- Born: 1967 (age 58–59) New York City, United States
- Occupations: Auctioneer and appraiser
- Known for: Poster appraisals on Antiques Roadshow
- Title: President and principal auctioneer at Swann Galleries

= Nicholas Lowry =

Antiques expert and auctioneer

Nicholas Lowry is an American antiques auctioneer and appraiser. He is the president and principal auctioneer at Swann Galleries, and is known for appraising posters on the PBS series Antiques Roadshow.

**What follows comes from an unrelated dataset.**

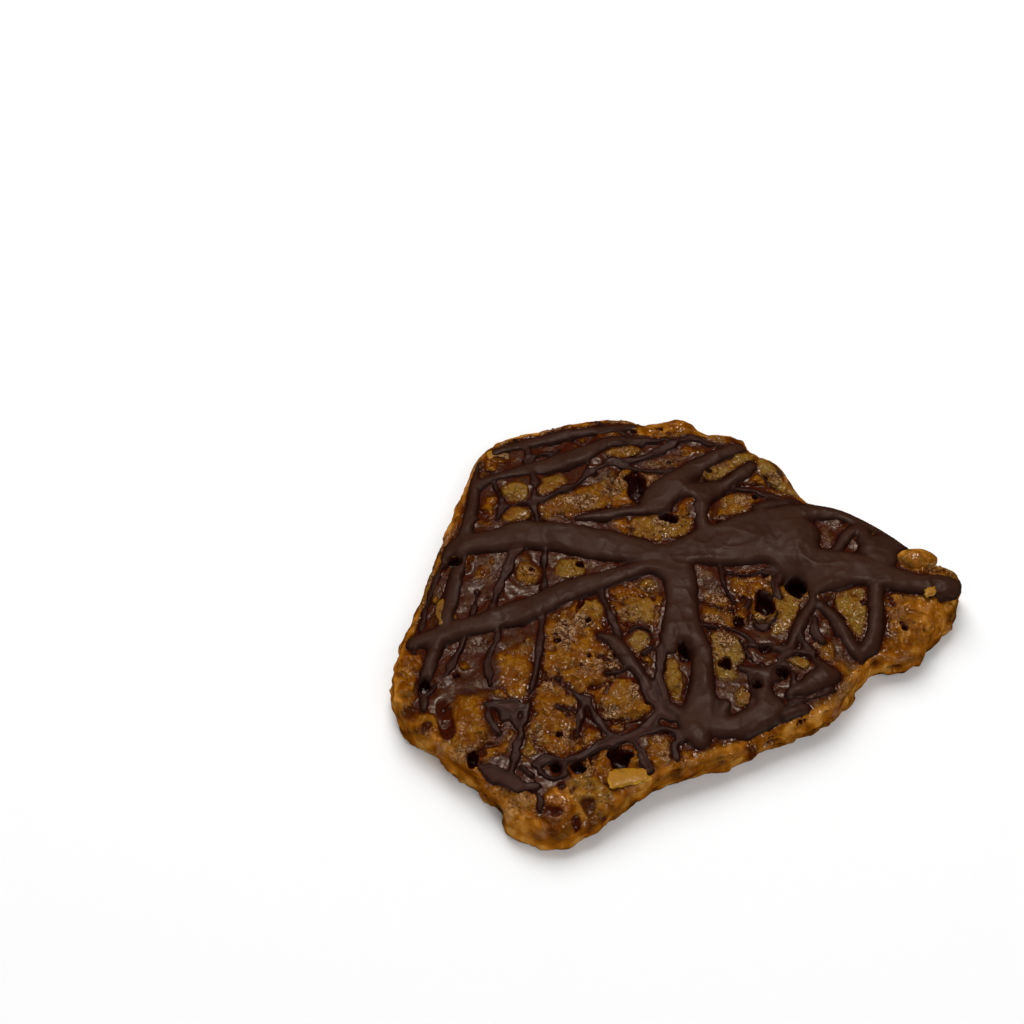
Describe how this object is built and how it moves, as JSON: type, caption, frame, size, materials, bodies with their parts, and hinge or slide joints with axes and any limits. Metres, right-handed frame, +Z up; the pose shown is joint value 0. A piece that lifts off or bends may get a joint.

== Early life and education ==
Lowry was born into a family of antiquarian book dealers, and grew up in New York City where he attended the Ethical Culture Fieldston School. He also attended the Leys School in Cambridge, England. He graduated from Cornell University with a bachelor's degree in history.

== Career ==
After university, Lowry settled in Prague for four years, where he worked as an English teacher, entrepreneur, radio presenter, journalist, and guidebook author. Upon his return to New York he joined Swann Galleries, a New York City auction house that specializes in antique and rare works on paper. and was named president in 2001. He is also the director of Swann's vintage posters department.

Lowry appears regularly on the PBS program Antiques Roadshow to appraise posters. He is known for his tartan three-piece suits and distinctive mustache.

Lowry sits on the advisory board of the Poster House museum, and is the chair of the Fine Arts Committee of the National Arts Club.

== Personal life ==
He has a Boston Terrier named Tilda.